▶ **RECORDED DATA**
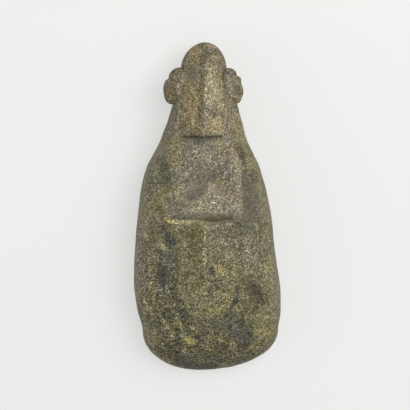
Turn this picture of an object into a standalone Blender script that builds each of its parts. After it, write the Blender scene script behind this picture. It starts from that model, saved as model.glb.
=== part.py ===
"""A carved stone adze head, lying on its back.

The stone is one solid. Its length runs along Y, with the carved head at +Y and the
blunt bit at -Y, and its carved front faces +Z. The origin is on the resting plane,
under the middle of the bounding box. All sizes below are in millimetres, and a place
along the stone is a share of its length, counted from the top of the head.
"""

import math

import bmesh
import bpy
import numpy as np
from mathutils import Matrix, Vector

MM = 0.001

# The whole stone
LENGTH = 240.0
WIDTH = 102.8
THICKNESS = 48.6
BACK_CROWN = 0.9

# How round the two ends are, seen from the front and from the side
HEAD_ROUNDING = 17.0
BIT_ROUNDING = 32.5
BIT_CURVE = 3.0
BIT_FULLNESS = 0.62

# Sections along the stone: (place, share of WIDTH or THICKNESS)
HALF_WIDTHS = (
    (0.00, 0.141),
    (0.07, 0.152),
    (0.125, 0.188),
    (0.19, 0.225),
    (0.25, 0.266),
    (0.30, 0.306),
    (0.33, 0.342),
    (0.36, 0.378),
    (0.46, 0.436),
    (0.64, 0.485),
    (0.73, 0.502),
    (0.80, 0.492),
    (0.86, 0.470),
    (0.93, 0.470),
    (1.00, 0.450),
)
FRONT_HEIGHTS = (
    (0.00, 0.66),
    (0.08, 0.72),
    (0.16, 0.79),
    (0.25, 0.85),
    (0.34, 0.93),
    (0.42, 0.98),
    (0.50, 1.00),
    (0.62, 0.985),
    (0.74, 0.92),
    (0.84, 0.815),
    (0.92, 0.66),
    (1.00, 0.40),
)
SIDE_HEIGHTS = ((0.0, 0.40), (0.20, 0.385), (0.45, 0.375), (0.75, 0.33), (0.92, 0.19), (1.0, 0.115))
BACK_HEIGHTS = ((0.0, 0.10), (0.08, 0.07), (0.20, 0.01), (0.50, 0.0), (0.80, 0.0), (0.93, 0.02), (1.0, 0.045))

# The middle line wanders a little to either side: (place, share of SWAY towards +X)
SWAY = 4.0
MIDDLE_LINE = (
    (0.00, -0.40),
    (0.06, -0.60),
    (0.12, -0.60),
    (0.19, -0.34),
    (0.30, -0.62),
    (0.40, -0.68),
    (0.50, -0.48),
    (0.60, -0.40),
    (0.70, -0.16),
    (0.80, 0.36),
    (0.86, 0.56),
    (0.92, 0.30),
    (0.96, -0.12),
    (1.00, -1.00),
)

# How square the sections are: 2 is an ellipse, and more is squarer
FRONT_SQUARENESS = ((0.0, 2.1), (0.2, 2.5), (0.45, 2.8), (0.8, 2.6), (1.0, 2.2))
BACK_SQUARENESS = ((0.0, 2.1), (0.3, 2.7), (0.7, 3.0), (1.0, 2.4))
RELIEF_FADE = 0.55

# The nose: a sharp ridge that ends in a ledge. The widths run along it as shares
NOSE_START = 0.035
NOSE_END = 0.250
NOSE_RISE = 6.3
NOSE_GROWTH = 0.85
NOSE_ARCH = 1.3
LEDGE_SLOPE = 0.7
NOSE_SKEW = 1.6
NOSE_RIDGE = ((0.04, 0.75), (0.25, -1.0))
NOSE_LEFT_WIDTH = 15.4
NOSE_LEFT = ((0.04, 0.51), (0.12, 0.79), (0.20, 0.79), (0.25, 1.0))
NOSE_RIGHT_WIDTH = 15.0
NOSE_RIGHT = ((0.04, 0.47), (0.105, 0.58), (0.15, 0.93), (0.20, 1.0), (0.25, 0.87))
STEEP_SIDE = 3.2
STEEP_SHARE = 0.44
WING_START = 0.80
WING_SHARE = 0.66
RIGHT_FULLNESS = 1.4

# The hollows: beside the nose's root, and outside its left wing
SOCKET_PLACE = 0.078
SOCKET_LENGTH = 12.0
SOCKET_WIDTH = 6.5
SOCKET_DEPTH_LEFT = 2.2
SOCKET_DEPTH_RIGHT = 1.0
SOCKET_OUT_LEFT = 8.6
SOCKET_OUT_RIGHT = 11.5
WING_HOLLOW_PLACE = 0.228
WING_HOLLOW_OUT = 16.2
WING_HOLLOW_LENGTH = 8.0
WING_HOLLOW_WIDTH = 3.6
WING_HOLLOW_DEPTH = 0.9

# The flat front panel and the tongue below it: (place, share of the width on that side)
PANEL_LEFT_WIDTH = 27.6
PANEL_LEFT = (
    (0.10, 0.54),
    (0.183, 0.80),
    (0.272, 0.82),
    (0.387, 0.84),
    (0.468, 0.97),
    (0.489, 1.00),
    (0.505, 0.85),
    (0.530, 0.70),
    (0.610, 0.62),
    (0.700, 0.62),
)
PANEL_RIGHT_WIDTH = 26.9
PANEL_RIGHT = (
    (0.10, 0.56),
    (0.183, 0.64),
    (0.290, 0.76),
    (0.336, 0.92),
    (0.394, 0.98),
    (0.463, 1.00),
    (0.486, 0.95),
    (0.505, 0.80),
    (0.535, 0.71),
    (0.590, 0.71),
    (0.660, 0.84),
    (0.700, 0.84),
)
PANEL_HEIGHT = 1.8
PANEL_RISE = ((0.10, 0.0), (0.20, 0.39), (0.33, 0.89), (0.50, 1.0), (0.60, 0.67), (0.79, 0.56))
PANEL_EDGE = 2.8
TONGUE_END = 0.790
TONGUE_ROUNDING = 30.0

# The long hollows outside the panel: how far out they run, and how deep they are
HOLLOW_OUT = 33.0
HOLLOW_LEFT = (
    (0.20, 0.80),
    (0.365, 0.87),
    (0.47, 0.955),
    (0.53, 0.82),
    (0.57, 0.80),
    (0.63, 0.92),
    (0.72, 1.0),
)
HOLLOW_RIGHT = ((0.20, 0.80), (0.36, 0.955), (0.47, 0.985), (0.53, 0.91), (0.62, 1.0))
HOLLOW_DEPTH = 1.9
HOLLOW_LEFT_DEPTH = (
    (0.20, 0.0),
    (0.30, 0.37),
    (0.365, 0.79),
    (0.46, 0.42),
    (0.53, 1.0),
    (0.58, 0.79),
    (0.63, 0.47),
    (0.68, 0.68),
    (0.76, 0.0),
)
HOLLOW_RIGHT_DEPTH = ((0.20, 0.0), (0.30, 0.42), (0.36, 0.79), (0.47, 0.79), (0.54, 0.63), (0.61, 0.0))
HOLLOW_WIDTH = 6.5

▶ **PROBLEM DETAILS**
Take the listing above and set it down exactly.

▶ **RESPONSE TO THIS TASK**
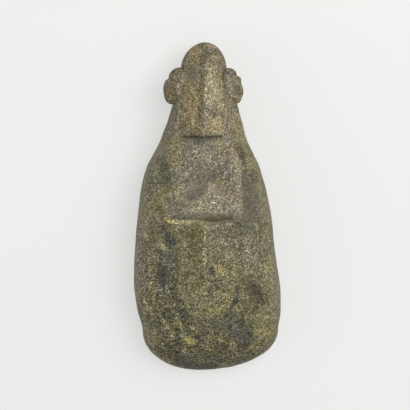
Turn this picture of an object into a standalone Blender script that builds each of its parts. After it, write the Blender scene script behind this picture. It starts from that model, saved as model.glb.
=== part.py ===
"""A carved stone adze head, lying on its back.

The stone is one solid. Its length runs along Y, with the carved head at +Y and the
blunt bit at -Y, and its carved front faces +Z. The origin is on the resting plane,
under the middle of the bounding box. All sizes below are in millimetres, and a place
along the stone is a share of its length, counted from the top of the head.
"""

import math

import bmesh
import bpy
import numpy as np
from mathutils import Matrix, Vector

MM = 0.001

# The whole stone
LENGTH = 240.0
WIDTH = 102.8
THICKNESS = 48.6
BACK_CROWN = 0.9

# How round the two ends are, seen from the front and from the side
HEAD_ROUNDING = 17.0
BIT_ROUNDING = 32.5
BIT_CURVE = 3.0
BIT_FULLNESS = 0.62

# Sections along the stone: (place, share of WIDTH or THICKNESS)
HALF_WIDTHS = (
    (0.00, 0.141),
    (0.07, 0.152),
    (0.125, 0.188),
    (0.19, 0.225),
    (0.25, 0.266),
    (0.30, 0.306),
    (0.33, 0.342),
    (0.36, 0.378),
    (0.46, 0.436),
    (0.64, 0.485),
    (0.73, 0.502),
    (0.80, 0.492),
    (0.86, 0.470),
    (0.93, 0.470),
    (1.00, 0.450),
)
FRONT_HEIGHTS = (
    (0.00, 0.66),
    (0.08, 0.72),
    (0.16, 0.79),
    (0.25, 0.85),
    (0.34, 0.93),
    (0.42, 0.98),
    (0.50, 1.00),
    (0.62, 0.985),
    (0.74, 0.92),
    (0.84, 0.815),
    (0.92, 0.66),
    (1.00, 0.40),
)
SIDE_HEIGHTS = ((0.0, 0.40), (0.20, 0.385), (0.45, 0.375), (0.75, 0.33), (0.92, 0.19), (1.0, 0.115))
BACK_HEIGHTS = ((0.0, 0.10), (0.08, 0.07), (0.20, 0.01), (0.50, 0.0), (0.80, 0.0), (0.93, 0.02), (1.0, 0.045))

# The middle line wanders a little to either side: (place, share of SWAY towards +X)
SWAY = 4.0
MIDDLE_LINE = (
    (0.00, -0.40),
    (0.06, -0.60),
    (0.12, -0.60),
    (0.19, -0.34),
    (0.30, -0.62),
    (0.40, -0.68),
    (0.50, -0.48),
    (0.60, -0.40),
    (0.70, -0.16),
    (0.80, 0.36),
    (0.86, 0.56),
    (0.92, 0.30),
    (0.96, -0.12),
    (1.00, -1.00),
)

# How square the sections are: 2 is an ellipse, and more is squarer
FRONT_SQUARENESS = ((0.0, 2.1), (0.2, 2.5), (0.45, 2.8), (0.8, 2.6), (1.0, 2.2))
BACK_SQUARENESS = ((0.0, 2.1), (0.3, 2.7), (0.7, 3.0), (1.0, 2.4))
RELIEF_FADE = 0.55

# The nose: a sharp ridge that ends in a ledge. The widths run along it as shares
NOSE_START = 0.035
NOSE_END = 0.250
NOSE_RISE = 6.3
NOSE_GROWTH = 0.85
NOSE_ARCH = 1.3
LEDGE_SLOPE = 0.7
NOSE_SKEW = 1.6
NOSE_RIDGE = ((0.04, 0.75), (0.25, -1.0))
NOSE_LEFT_WIDTH = 15.4
NOSE_LEFT = ((0.04, 0.51), (0.12, 0.79), (0.20, 0.79), (0.25, 1.0))
NOSE_RIGHT_WIDTH = 15.0
NOSE_RIGHT = ((0.04, 0.47), (0.105, 0.58), (0.15, 0.93), (0.20, 1.0), (0.25, 0.87))
STEEP_SIDE = 3.2
STEEP_SHARE = 0.44
WING_START = 0.80
WING_SHARE = 0.66
RIGHT_FULLNESS = 1.4

# The hollows: beside the nose's root, and outside its left wing
SOCKET_PLACE = 0.078
SOCKET_LENGTH = 12.0
SOCKET_WIDTH = 6.5
SOCKET_DEPTH_LEFT = 2.2
SOCKET_DEPTH_RIGHT = 1.0
SOCKET_OUT_LEFT = 8.6
SOCKET_OUT_RIGHT = 11.5
WING_HOLLOW_PLACE = 0.228
WING_HOLLOW_OUT = 16.2
WING_HOLLOW_LENGTH = 8.0
WING_HOLLOW_WIDTH = 3.6
WING_HOLLOW_DEPTH = 0.9

# The flat front panel and the tongue below it: (place, share of the width on that side)
PANEL_LEFT_WIDTH = 27.6
PANEL_LEFT = (
    (0.10, 0.54),
    (0.183, 0.80),
    (0.272, 0.82),
    (0.387, 0.84),
    (0.468, 0.97),
    (0.489, 1.00),
    (0.505, 0.85),
    (0.530, 0.70),
    (0.610, 0.62),
    (0.700, 0.62),
)
PANEL_RIGHT_WIDTH = 26.9
PANEL_RIGHT = (
    (0.10, 0.56),
    (0.183, 0.64),
    (0.290, 0.76),
    (0.336, 0.92),
    (0.394, 0.98),
    (0.463, 1.00),
    (0.486, 0.95),
    (0.505, 0.80),
    (0.535, 0.71),
    (0.590, 0.71),
    (0.660, 0.84),
    (0.700, 0.84),
)
PANEL_HEIGHT = 1.8
PANEL_RISE = ((0.10, 0.0), (0.20, 0.39), (0.33, 0.89), (0.50, 1.0), (0.60, 0.67), (0.79, 0.56))
PANEL_EDGE = 2.8
TONGUE_END = 0.790
TONGUE_ROUNDING = 30.0

# The long hollows outside the panel: how far out they run, and how deep they are
HOLLOW_OUT = 33.0
HOLLOW_LEFT = (
    (0.20, 0.80),
    (0.365, 0.87),
    (0.47, 0.955),
    (0.53, 0.82),
    (0.57, 0.80),
    (0.63, 0.92),
    (0.72, 1.0),
)
HOLLOW_RIGHT = ((0.20, 0.80), (0.36, 0.955), (0.47, 0.985), (0.53, 0.91), (0.62, 1.0))
HOLLOW_DEPTH = 1.9
HOLLOW_LEFT_DEPTH = (
    (0.20, 0.0),
    (0.30, 0.37),
    (0.365, 0.79),
    (0.46, 0.42),
    (0.53, 1.0),
    (0.58, 0.79),
    (0.63, 0.47),
    (0.68, 0.68),
    (0.76, 0.0),
)
HOLLOW_RIGHT_DEPTH = ((0.20, 0.0), (0.30, 0.42), (0.36, 0.79), (0.47, 0.79), (0.54, 0.63), (0.61, 0.0))
HOLLOW_WIDTH = 6.5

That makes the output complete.